Welcome back readers.

I have a few links for you before we begin the issue part of the issue. First up, Kaile’s monthly recap is out and it’s a banger, taking stock of the last two years of criticism and games media more broadly. You can read it for yourself by joining our Patreon for free, or for a small monthly amount if you really like what we do here.

Next up, got an itch bundle you might be interested in, if you like TTRPGs and don’t like ICE. Good Deal!

This Week in Videogame Blogging is a roundup highlighting the most important critical writing on games from the past seven days.

Skip to My Lou

We’ll start things off this week with three pieces unpacking variously unpacking both of the Death Stranding games from different angles and axes (And for Further Reading I’ll link our previously highlighted picks from Diego Nicolás Argüello, Julián Ramírez, and Gabrielle de la Puente).

Death Stranding is more than anything a quiet and contemplative game. Hours of walking. Walking carefully and looking around. It is often peaceful. And on the face of it, it is lonely. Until you look down and see your BB there with you. Boss was my BB. We didn’t talk, we didn’t even make any sounds to each other at all, but we were together and looking forward in the same direction and that was everything for a while.”

Double Negative

These next two pieces both take some tough critical looks at recent broadly popular games, because sometimes you just gotta.

“A great rom-com, like the glowing Moonstruck or the shatteringly lonely The Apartment, can be as profound (and funny) as anything else. Perhaps others are content settling for cutesy shenanigans. But nothing about Date Everything is really new or novel. So many video games treat its characters as objects; I fail to see what being cheeky or meta about it adds. I want more, not just from video games as an abstract category, but from anything I spend my limited time doing. By skimming over the surface of its themes, the game feels more bound to its weird implications, not less. Date Everything may be cringe, but it is not free.”

Critical Closeups

Next let’s talk about the form and practice of criticism itself, in both dialogue and book review (and as Further Reading for both, I can think of no better companion piece than Autumn’s prior dialogue with Jacob).

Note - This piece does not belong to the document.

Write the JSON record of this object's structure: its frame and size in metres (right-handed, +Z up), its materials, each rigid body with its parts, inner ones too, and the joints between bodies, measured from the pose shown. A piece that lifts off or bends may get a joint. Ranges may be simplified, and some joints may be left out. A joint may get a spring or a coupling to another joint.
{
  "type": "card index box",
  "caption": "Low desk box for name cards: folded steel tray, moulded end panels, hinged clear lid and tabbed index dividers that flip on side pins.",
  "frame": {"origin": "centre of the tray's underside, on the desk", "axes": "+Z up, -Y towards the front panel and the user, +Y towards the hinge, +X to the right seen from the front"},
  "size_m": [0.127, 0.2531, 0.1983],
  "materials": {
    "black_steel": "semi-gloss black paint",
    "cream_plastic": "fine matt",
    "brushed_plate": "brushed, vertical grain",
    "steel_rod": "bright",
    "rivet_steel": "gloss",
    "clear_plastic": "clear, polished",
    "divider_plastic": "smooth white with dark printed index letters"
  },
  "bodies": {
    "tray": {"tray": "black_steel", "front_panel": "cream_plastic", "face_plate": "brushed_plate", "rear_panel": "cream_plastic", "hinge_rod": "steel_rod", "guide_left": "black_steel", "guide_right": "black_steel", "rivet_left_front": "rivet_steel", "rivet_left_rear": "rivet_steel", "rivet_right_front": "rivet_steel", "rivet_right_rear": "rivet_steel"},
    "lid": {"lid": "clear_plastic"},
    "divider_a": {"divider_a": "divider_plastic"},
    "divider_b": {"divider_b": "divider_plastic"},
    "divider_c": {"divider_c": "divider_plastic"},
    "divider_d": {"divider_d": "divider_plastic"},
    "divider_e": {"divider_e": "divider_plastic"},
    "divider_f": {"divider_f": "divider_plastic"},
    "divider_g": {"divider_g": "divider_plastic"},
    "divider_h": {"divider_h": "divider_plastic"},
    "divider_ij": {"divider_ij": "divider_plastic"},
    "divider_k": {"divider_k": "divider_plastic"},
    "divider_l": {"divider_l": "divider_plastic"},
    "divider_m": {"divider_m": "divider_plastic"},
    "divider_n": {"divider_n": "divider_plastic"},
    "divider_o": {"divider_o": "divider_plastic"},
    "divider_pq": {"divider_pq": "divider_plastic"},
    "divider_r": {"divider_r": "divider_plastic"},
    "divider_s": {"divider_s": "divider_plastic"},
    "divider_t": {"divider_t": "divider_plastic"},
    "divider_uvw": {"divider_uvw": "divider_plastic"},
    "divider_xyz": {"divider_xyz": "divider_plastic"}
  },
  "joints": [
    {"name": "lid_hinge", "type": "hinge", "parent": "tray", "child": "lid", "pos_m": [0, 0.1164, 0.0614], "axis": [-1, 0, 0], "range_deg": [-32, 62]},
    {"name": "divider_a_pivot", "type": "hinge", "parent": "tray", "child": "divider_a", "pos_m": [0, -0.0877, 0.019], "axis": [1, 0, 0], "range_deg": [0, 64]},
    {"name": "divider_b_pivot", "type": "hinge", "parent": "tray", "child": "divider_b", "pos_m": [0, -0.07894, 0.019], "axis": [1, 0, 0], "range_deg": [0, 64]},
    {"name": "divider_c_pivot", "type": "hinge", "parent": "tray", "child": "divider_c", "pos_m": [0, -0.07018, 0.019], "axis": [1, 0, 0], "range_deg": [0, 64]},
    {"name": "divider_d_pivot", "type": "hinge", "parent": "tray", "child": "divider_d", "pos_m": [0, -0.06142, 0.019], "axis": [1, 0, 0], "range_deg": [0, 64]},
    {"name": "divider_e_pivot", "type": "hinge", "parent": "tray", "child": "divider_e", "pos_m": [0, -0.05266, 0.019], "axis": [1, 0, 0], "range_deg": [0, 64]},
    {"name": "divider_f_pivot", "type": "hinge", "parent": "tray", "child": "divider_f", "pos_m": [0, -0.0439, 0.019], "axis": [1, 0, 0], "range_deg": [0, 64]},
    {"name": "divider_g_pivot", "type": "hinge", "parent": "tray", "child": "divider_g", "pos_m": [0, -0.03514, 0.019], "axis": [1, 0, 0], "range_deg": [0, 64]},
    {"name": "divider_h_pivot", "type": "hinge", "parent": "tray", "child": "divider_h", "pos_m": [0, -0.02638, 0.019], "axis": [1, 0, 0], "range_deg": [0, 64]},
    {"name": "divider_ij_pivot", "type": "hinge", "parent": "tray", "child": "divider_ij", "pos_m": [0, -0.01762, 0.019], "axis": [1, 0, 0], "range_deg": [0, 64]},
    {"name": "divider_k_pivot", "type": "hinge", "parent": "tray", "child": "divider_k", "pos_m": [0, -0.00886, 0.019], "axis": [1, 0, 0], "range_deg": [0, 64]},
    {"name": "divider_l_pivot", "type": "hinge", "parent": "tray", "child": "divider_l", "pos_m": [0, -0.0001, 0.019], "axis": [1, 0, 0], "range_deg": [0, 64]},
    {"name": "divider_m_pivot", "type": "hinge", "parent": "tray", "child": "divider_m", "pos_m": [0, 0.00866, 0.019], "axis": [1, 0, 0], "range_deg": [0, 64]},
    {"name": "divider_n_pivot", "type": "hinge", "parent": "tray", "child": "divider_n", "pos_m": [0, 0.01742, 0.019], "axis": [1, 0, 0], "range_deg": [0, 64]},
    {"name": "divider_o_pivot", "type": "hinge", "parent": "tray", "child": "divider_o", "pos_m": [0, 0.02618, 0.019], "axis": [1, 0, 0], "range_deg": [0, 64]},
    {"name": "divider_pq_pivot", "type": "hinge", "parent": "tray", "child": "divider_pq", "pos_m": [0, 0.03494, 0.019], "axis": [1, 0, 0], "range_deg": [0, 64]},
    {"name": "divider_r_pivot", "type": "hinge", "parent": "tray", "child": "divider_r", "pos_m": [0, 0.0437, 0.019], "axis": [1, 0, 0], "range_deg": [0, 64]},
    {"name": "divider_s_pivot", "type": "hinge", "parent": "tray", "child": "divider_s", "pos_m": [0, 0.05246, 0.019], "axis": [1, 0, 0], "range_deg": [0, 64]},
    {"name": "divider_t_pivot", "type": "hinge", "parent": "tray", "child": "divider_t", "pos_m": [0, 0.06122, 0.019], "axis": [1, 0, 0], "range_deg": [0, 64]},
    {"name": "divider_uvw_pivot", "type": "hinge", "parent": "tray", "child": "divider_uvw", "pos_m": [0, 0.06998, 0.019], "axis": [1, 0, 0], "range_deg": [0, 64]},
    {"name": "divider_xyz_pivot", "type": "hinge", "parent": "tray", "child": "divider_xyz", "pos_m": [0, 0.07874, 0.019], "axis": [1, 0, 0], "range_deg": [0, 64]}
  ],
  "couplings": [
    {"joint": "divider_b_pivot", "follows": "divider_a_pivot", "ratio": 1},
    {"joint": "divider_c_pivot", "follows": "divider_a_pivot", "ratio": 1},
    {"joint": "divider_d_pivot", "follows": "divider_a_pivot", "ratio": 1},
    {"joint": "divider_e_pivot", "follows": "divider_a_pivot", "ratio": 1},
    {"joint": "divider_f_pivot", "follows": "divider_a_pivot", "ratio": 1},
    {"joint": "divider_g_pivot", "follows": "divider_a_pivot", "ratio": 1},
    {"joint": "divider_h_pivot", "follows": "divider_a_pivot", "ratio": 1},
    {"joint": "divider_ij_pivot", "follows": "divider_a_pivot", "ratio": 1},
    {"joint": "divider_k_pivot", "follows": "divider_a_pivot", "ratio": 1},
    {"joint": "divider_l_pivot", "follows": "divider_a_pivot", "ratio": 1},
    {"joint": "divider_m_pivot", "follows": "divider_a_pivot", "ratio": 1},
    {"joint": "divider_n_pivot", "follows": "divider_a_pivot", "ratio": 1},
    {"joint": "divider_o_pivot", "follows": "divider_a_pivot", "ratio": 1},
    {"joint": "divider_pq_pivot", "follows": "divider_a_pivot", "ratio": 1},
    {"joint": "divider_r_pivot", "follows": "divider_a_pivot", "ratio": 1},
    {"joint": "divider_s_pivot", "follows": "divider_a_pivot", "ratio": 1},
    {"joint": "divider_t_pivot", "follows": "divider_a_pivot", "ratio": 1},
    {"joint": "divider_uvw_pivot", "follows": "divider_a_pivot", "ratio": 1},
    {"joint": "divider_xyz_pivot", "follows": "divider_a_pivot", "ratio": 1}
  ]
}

“do not dismiss How a Game Lives as a baroque vanity project – ornate, expensive, and full of contradictions. Its existence in our current perilous space of videogame criticism makes this an event. Regardless, if the book is partly inaccessible as a form to the non-Geller fan, How a Game Lives is infused with depth and beauty beyond even its gorgeous presentation. The words win out against ornamentation as faithful transposition of scripts.”

Version Control

This one’s a broad grouping, bringing together themes of ports, modding, and making games last.

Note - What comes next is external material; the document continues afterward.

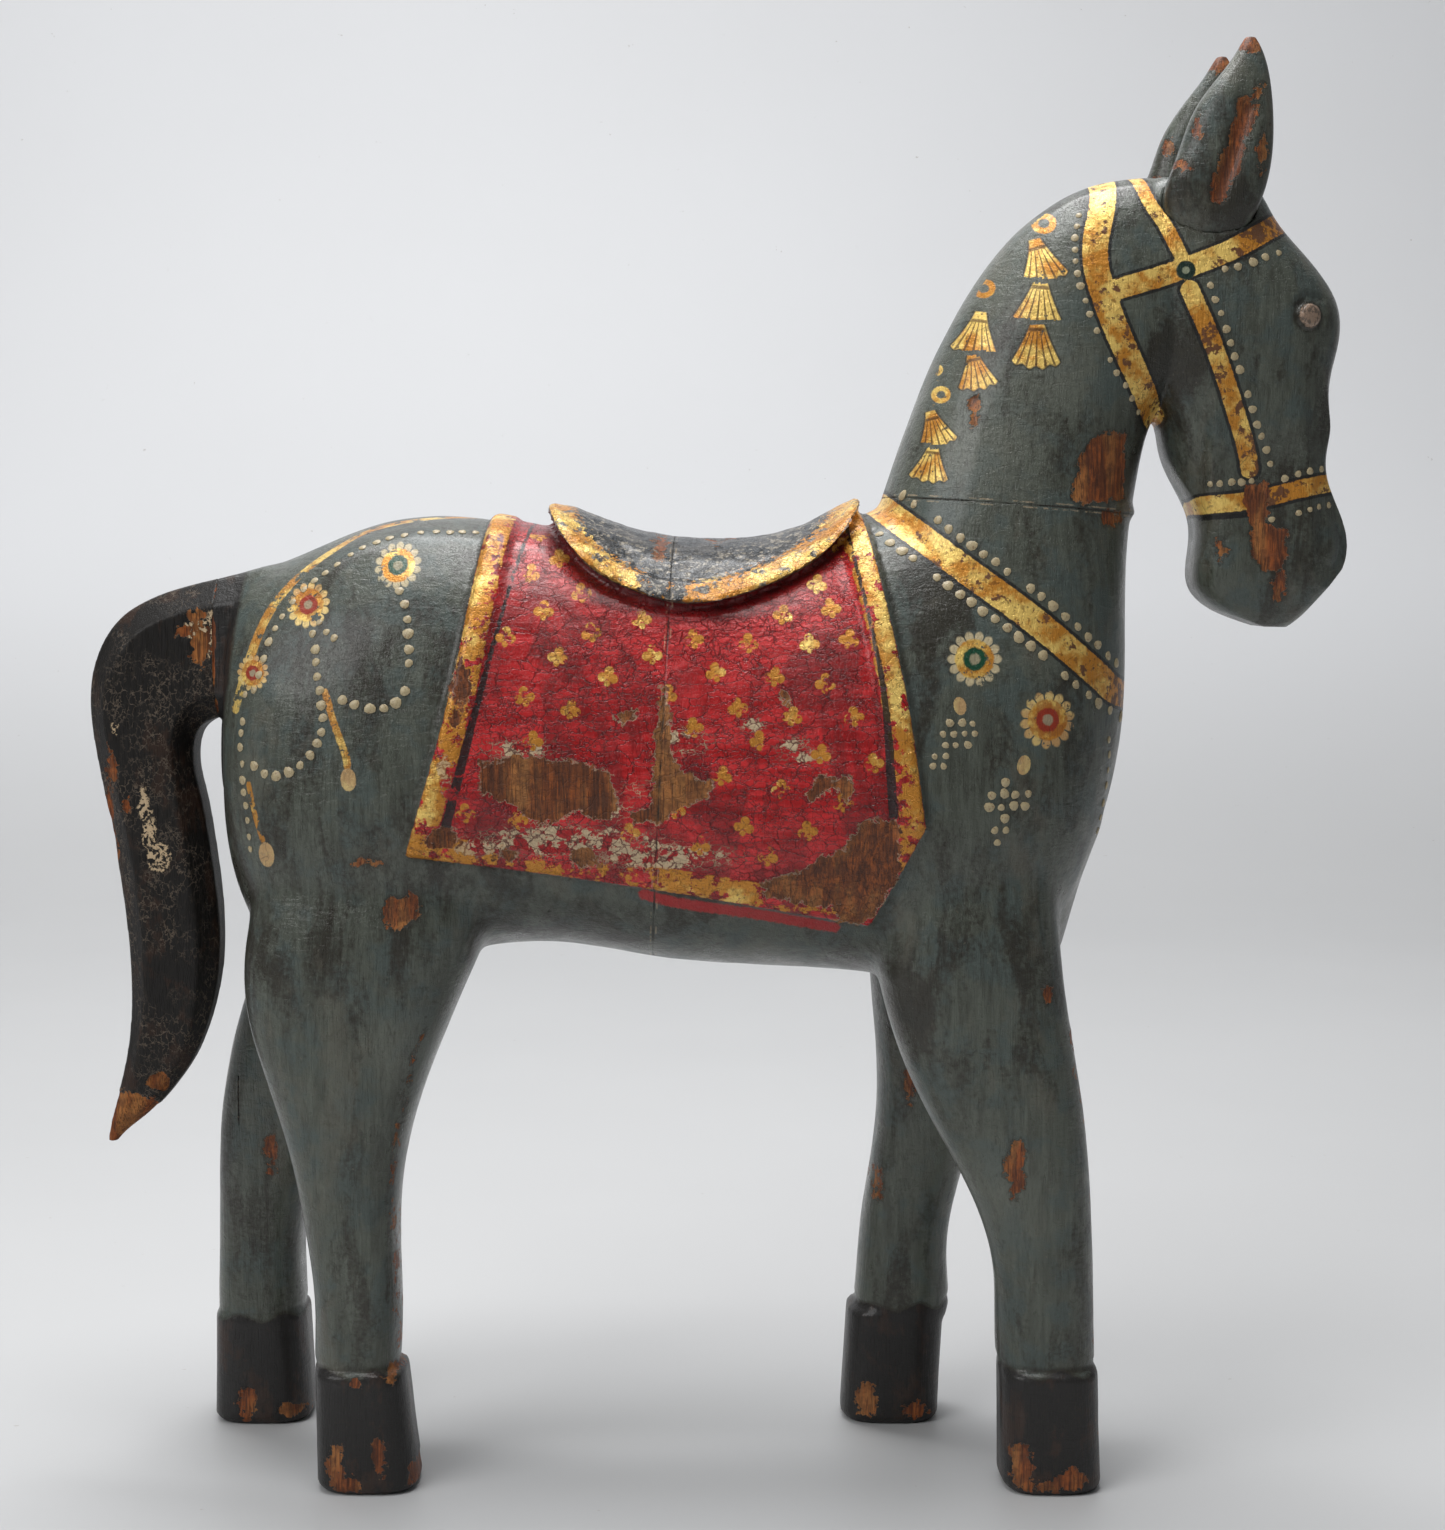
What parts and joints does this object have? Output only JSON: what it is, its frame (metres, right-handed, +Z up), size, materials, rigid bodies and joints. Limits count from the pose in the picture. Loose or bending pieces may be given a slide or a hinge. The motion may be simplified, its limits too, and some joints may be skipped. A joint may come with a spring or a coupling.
{
  "type": "painted wooden horse",
  "caption": "Standing carved wooden horse with staggered legs, arched neck, upright ears, hanging tail and a saddle and cloth carved in relief, worn paint.",
  "frame": {"origin": "on the ground, in the middle of the overall length and width", "axes": "+X towards the head, +Y the horse's left side, +Z up"},
  "size_m": [0.302, 0.0866, 0.34],
  "materials": {
    "painted_wood": "slate grey-green paint over gesso, varnished and worn",
    "black_painted_wood": "black paint over gesso, crackled and chipped",
    "bare_wood": "bare hardwood"
  },
  "bodies": {
    "root": {"hindquarter_block": "painted_wood", "forehand_block": "painted_wood", "neck_and_head": "painted_wood", "left_ear": "painted_wood", "right_ear": "painted_wood", "tail": "black_painted_wood", "upper_barrel_dowel": "bare_wood", "lower_barrel_dowel": "bare_wood", "front_neck_dowel": "bare_wood", "rear_neck_dowel": "bare_wood", "tail_dowel": "bare_wood"}
  },
  "joints": []
}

“We’d reuse and repair old components well past their prime. I built my first PC from an old home computer, swapping in parts over time until it could barely run Minecraft. I learnt to problem solve hardware, and even Jerry-rig physical setups, like mounting a thrifted monitor on a dinner table with a homemade shelf. These acts of making do really did feel like victories to me, because each game that successfully booted and repaired controller, was a small triumph over my lack of resources. Disadvantaged youth often engage in “remixing, reworking, and repurposing” media in their own ways, which is exactly what I’m sure a lot of us were doing with the games and shows we liked. In hindsight, our relentless improvised tinkering was a hands-on tech education. We weren’t just consumers of entertainment; scarcity had turned us into active creators and problem-solvers within our hobby.”

Thought Cabinet

Ok, I’m out of witty pairings. These next four picks are all just strong pieces, all with different formal approaches, on mostly-recent games.

“vermund, battahl, and the volcanic island are made of stories. the terrain, a story of how the people before you walked this path, and a story of how the designers wanted each combat encounter to feel. the people, myriad stories of how history has played out. every pawn, a story of someone else spending time wondering at this world, every dungeon, a story of treasure to uncover and foes to defeat.”

Critical Chaser

Match Point.

“Maybe it was just prolonged exposure, an osmotic infection. Why fight the inevitable? I started asking questions and I started actively watching tennis. And before I knew it I learned to appreciate tennis, even if I hated running around like a molting penguin in the Carolina heat chasing balls. So that’s when the tennis games started… First with a stray rental. Then habit. And soon after that I was developing opinions and preferences about tennis video games and how they translated the real sport to the digital game.”